We had a great low key New Years. Since Conrad and I had to work New Years Eve we didn’t want to make any big plans. Not to mention, our one year old isn’t much of a party girl after 8ish. So we got some Mexican food and went home to watch a couple of movies.
We watched a pseudo Indian movie . It was in English mostly and took place in America, but it was about a Bengali family. It was Bollywood in the fact that it was NEVER ENDING! Dear lord, we had to watch three generations grow up before the movie concluded. I do love Bollywood movies, but they are LOOOOONNNNNG. In fact, Conrad and I get a huge kick out of movies that highlight Indian American mixed culture because it highlights some of the funny things we argue about.
I also love reading books about India. It helps explain the finer points of Indian Culture that my husband shrugs off with a “I don’t know WHY, Honey.” In fact, I’m not so sure men even see some of the finer points of their own culture. I’m convinced culture is established, maintained, and enforced solely by women.
One of my favorite books is called Mango Season. It’s about an Indian girl who came to the US to work after college and the four rules her Hyderabadi family gave her as she left to live in America:
1. Save money
2. Save money
3. Save money
4. Don’t marry an American
If you’ve ever known an Indian living in American, especially a single one, you know that they will live in small apartments, with little luxury, pay as little as they can for everything and love to hide tens of thousands of dollars in places like, under their mattress. My dad calls Indians the Jews of Asia. Now, when their families come over, things change. They buy nice real estate in good school districts and safe cars…that cold hard cash comes in handy at this point. Education and Safety are cornerstones of Indian Values.
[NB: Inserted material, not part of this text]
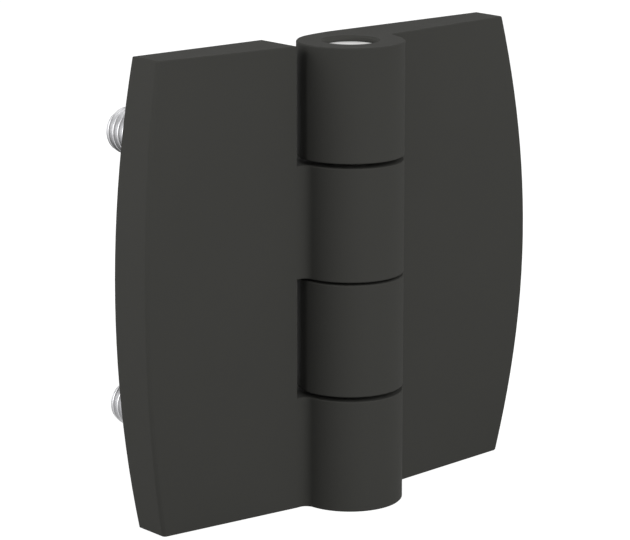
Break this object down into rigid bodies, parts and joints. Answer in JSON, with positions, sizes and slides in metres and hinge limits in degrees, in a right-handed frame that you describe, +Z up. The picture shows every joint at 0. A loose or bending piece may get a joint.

The main character of the book comes home to India with the intention of telling her parents that she has an American Fiancée, which she had never mentioned before. But they have different plans. The trip is filled with “meetings” of potential spouses. It’s hilarious. I also learned new hindi words, like Mahkichoos (PRONOUNCED: Mah-Kee-Choos). This means so stingy that if a fly lands in your tea, you would kill the fly and suck the tea from the fly. There's your word for the day.